Thursday, 8 June 2017

History Through Storytelling

Last night, LC and I were in Waterstones Glasgow where Alan Lee was doing a book signing as part of a tour to promote "Beren and Lúthien", the 'new' J.R.R. Tolkien book. (Like with "Children of Húrin", it's constructed from various drafts and notes that he left. Unlike the previous book, though, it doesn't appear Tolkien left any real ending to the extended version of this story, so it will be curious to see how that is handled.)

While at the event, I found myself considering the Silmarillion, the history of the First Age of Middle Earth, and also the handling of history in RPG books (especially setting books).

Very frequently, I've found that setting books do two things that I don't much care for: firstly, they seem almost duty-bound to present a whole bunch of crappy fiction throughout the book. This is generally intended to set the scene and provide flavour, which would be a noble end if it wasn't generally awful.

And then, secondly, when the book finally gets around to presenting history, it does so as a dull recounting of facts, probably starting with a thousand-year timeline, followed by a lengthy essay detailing what happened in the various ages. Again, it's information that absolutely is relevant to the setting... it's just deadly dull. (Or, at least, that's the case far too often.)

What occurred to me last night is that, actually, the first of these problems is quite possibly the solution to the second.

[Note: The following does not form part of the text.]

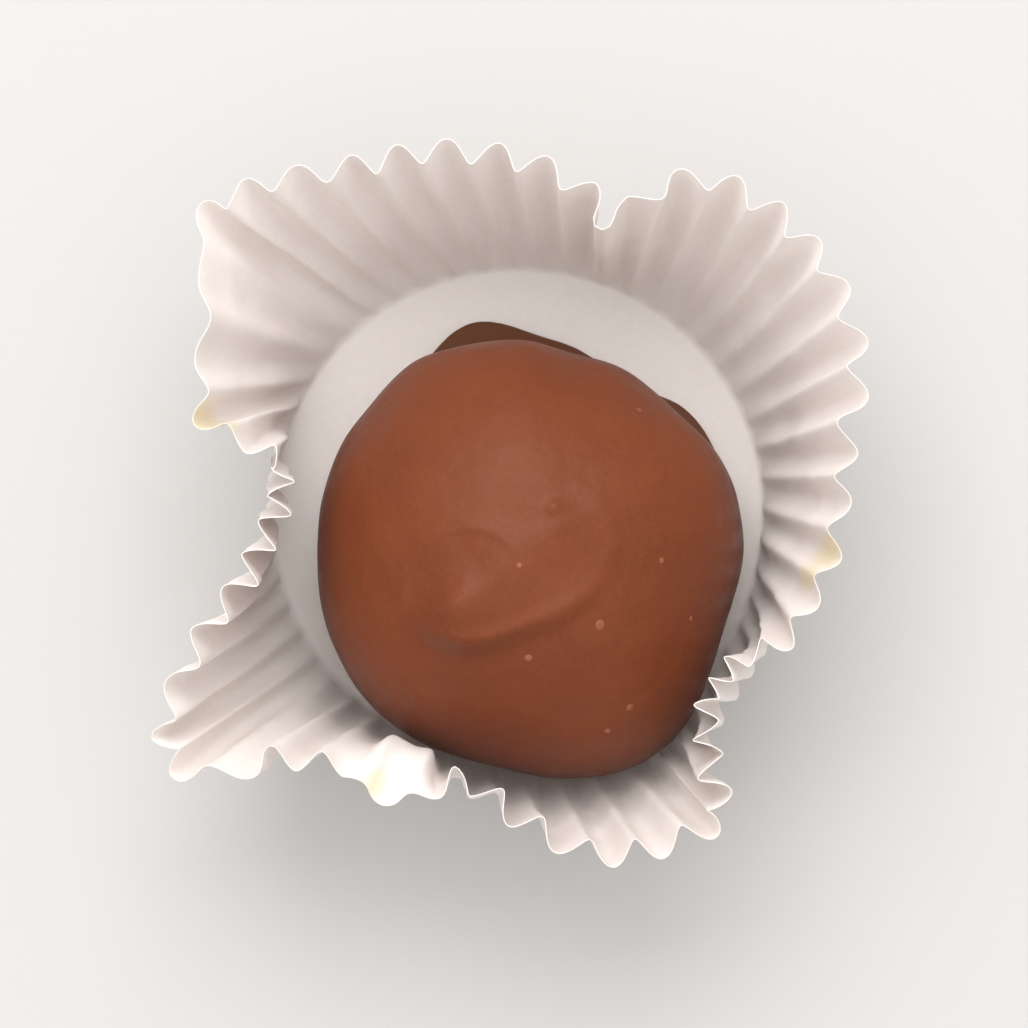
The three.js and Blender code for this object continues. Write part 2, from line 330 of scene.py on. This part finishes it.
def uneven_flutes(seed):
    """Depth factor and shift of the flutes, each a smooth closed curve over the flutes."""
    draw = random.Random(seed)
    curves = []
    for _ in range(2):
        values = [draw.uniform(-1, 1) for _ in range(FLUTES)]
        places = list(range(-1, FLUTES + 2))
        curve = curve_through(places, [values[i % FLUTES] for i in places])
        curves.append(lambda flute, curve=curve: curve(flute % FLUTES))
    return curves


def fluted_wall(cup, flute, share, uneven):
    """The middle of the paper, with its flutes. Paper doesn't stretch, so a flute is as deep as it
    takes to use up the spare paper."""
    ahead = smooth_wall(cup, flute + STEP, share) - smooth_wall(cup, flute - STEP, share)
    up = smooth_wall(cup, flute, share + STEP) - smooth_wall(cup, flute, max(share - STEP, 0))
    along = ahead.normalized()
    outwards = up.cross(ahead).normalized()
    pitch = ahead.length / (2 * STEP)
    paper = TURN * (cup.base_radius + share * cup.wall_length) / FLUTES
    spare = max(paper / pitch - 1, 0)
    depth = pitch * min(2 * math.sqrt(spare) * (1 + DEEPER * spare) / TURN, DEEPEST_FLUTE)
    depth = math.hypot(depth, SOFT_FLUTE * MM * share)
    depth *= 1 + UNEVEN["depth"] * uneven[0](flute)
    for place, spread, pressed in PRESSED:
        depth *= 1 - pressed * near(flute, place, spread)
    phase = TURN * (flute + UNEVEN["place"] * uneven[1](flute) * share)
    wave = math.cos(phase) - cup.fold_sharpness * math.cos(2 * phase)
    lean = cup.fold_overhang * pitch * min(spare, 1) * math.sin(2 * phase)
    point = smooth_wall(cup, flute, share)
    crumple = sum(deep * noise.noise(point / (size * MM)) for size, deep in WRINKLES) * MM
    crumple *= min(share / WRINKLES_FULL, 1)
    return point + (depth * wave + crumple) * outwards - lean * along


def paper_cup_mesh(cup):
    """The sheet of the cup: a floor and a wall, spun round the axis, then folded."""
    bm = bmesh.new()
    line = [bm.verts.new((cup.base_radius * share, 0, 0)) for share in FLOOR_RINGS]
    rows = cup.rows
    line += [bm.verts.new((cup.base_radius, 0, cup.wall_length * i / rows)) for i in range(1, rows + 1)]
    edges = [bm.edges.new(pair) for pair in zip(line, line[1:])]
    columns = FLUTES * cup.columns_per_flute
    bmesh.ops.spin(
        bm, geom=line + edges, cent=(0, 0, 0), axis=(0, 0, 1), dvec=(0, 0, 0),
        angle=TURN, steps=columns, use_merge=True, use_duplicate=False,
    )
    bmesh.ops.remove_doubles(bm, verts=bm.verts, dist=MERGE * MM)
    stained = bm.verts.layers.float.new("stain")
    uneven = uneven_flutes(SEED)
    lift = cup.thickness / 2
    for vert in bm.verts:
        x, y, z = vert.co
        # Rounded, so that a column's points share one place on the curves, which keep what they worked out.
        flute = round((FIRST_FLUTE - math.degrees(math.atan2(y, x))) * FLUTES / 360, 6)
        if z > 0:
            share = z / cup.wall_length
            vert.co = fluted_wall(cup, flute, share, uneven)
            flat = vert.co.xy / MM
            stain = max(1 - (flat - Vector((sx, sy))).length / radius for sx, sy, radius in STAINS)
            vert[stained] = max(stain, 0) * ease(share, *STAIN_LEVELS)
        vert.co.z += lift
    for edge in bm.edges:
        edge.smooth = not edge.is_boundary  # so that the cut edge keeps its own thin face
    bmesh.ops.recalc_face_normals(bm, faces=bm.faces)
    return bm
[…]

The thing is, if you take an average person (that is, someone who hasn't studied history), and quiz them on the past, you'll almost certainly find that they don't know nothing about history, but that what they do know is probably a bunch of fragments, a number of stories (generally around the 'great men'), all very disorganised and rather unreliable. Go back in time to a period before literacy was near-universal, and it becomes even more of a mess.

So... why not present the history of your RPG setting in the same way?

If I recall correctly (which is unlikely, since it was nearly a decade ago that I read this), one of Tolkien's intentions when presenting the history of Middle Earth, was that he'd have four long-form stories making up the tent-poles of his mythology (of which "Children of Húrin" and "Beren and Lúthien" are two), plus a whole bunch of other, shorter stories to round it out.

So, I could envisage an RPG presenting the history in much the same way - instead of the crappy fiction at the chapter breaks, present at each of them a two-page short-form version of one of a dozen historical tales for the setting. Instead of the standard ten pages of history, present a one-paragraph synopsis of a bunch of other stories. And then, for those who are particularly keen, present a book "The History of {Setting}", giving fictionalised accounts of the history of the world - focussing heavily on the heroes and villains, the big acts and events... and not so much on the minutae or even the dates. Just a rough chronology where this story happens some time after that story, but who really knows?

This has the potential advantage of being a little more interesting, it makes the history of the world a source of flavour rather than just data, it presents it in a manner that most of the characters in the setting would know it... and it also has the key advantage of making it all usefully ambiguous and unreliable, allowing the DM to run with it in all manner of ways.

Of course, maybe it's a crazy idea. Given that nobody much seems to be publishing settings these days (except Golarion, which has the history pretty well documented), I guess we're unlikely to find out.